Margrethe Vestager a encore frappé. Et fort : mercredi 24 janvier, la commissaire à la concurrence a annoncé une amende de près d’un milliard d’euros (997 millions d’euros) à l’encontre du géant américain de composants électroniques Qualcomm, accusé d’avoir versé d’énormes sommes à son client Apple pour qu’il ne s’approvisionne pas auprès de ses rivaux. Des pratiques considérées comme une violation de position dominante, en contradiction avec les règles de l’Union européenne (UE) sur les pratiques anticoncurrentielles.
« Qualcomm a illégalement évincé ses concurrents », a déclaré la Danoise. Selon la commissaire, Qualcomm « a versé des milliards de dollars » à Apple pour s’assurer sa fidélité, le contrat entre les deux géants du numérique courant sur 2011-2016.
« Ces paiements n’étaient pas de simples réductions de prix, mais étaient effectués à la condition qu’Apple utilise exclusivement les puces de Qualcomm dans tous ses iPhone et ses iPad. Cela signifie qu’aucun rival ne pouvait lutter contre Qualcomm sur ce marché, peu importe la qualité de leurs produits », a expliqué Mme Vestager, mercredi.
L’amende représente plus de 4 % du chiffre d’affaires 2017 du groupe américain. « J’espère qu’elle sera dissuasive », a précisé la commissaire.
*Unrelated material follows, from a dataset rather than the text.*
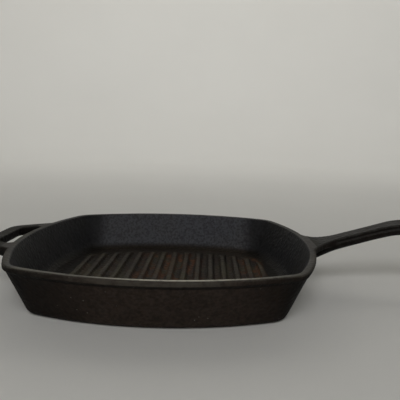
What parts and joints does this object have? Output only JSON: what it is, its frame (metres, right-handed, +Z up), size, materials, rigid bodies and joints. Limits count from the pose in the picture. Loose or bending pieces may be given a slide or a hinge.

Elle sera directement versée au budget de l’UE, comme c’est le cas dans les affaires d’abus de position dominante en Europe.
Le fabricant a annoncé sa volonté de faire appel. « Nous sommes certains que cet accord [avec Apple] n’enfreint pas les règles de la concurrence de l’Union européenne », a déclaré Donald Rosenberg, vice-président de Qualcomm.
Enquête ouverte en 2015
Le 12 octobre, les autorités taïwanaises avaient déjà imposé une amende record de plus de 770 millions de dollars au constructeur, pour atteinte à la concurrence et manipulation de prix dans une autre enquête, lancée en 2015.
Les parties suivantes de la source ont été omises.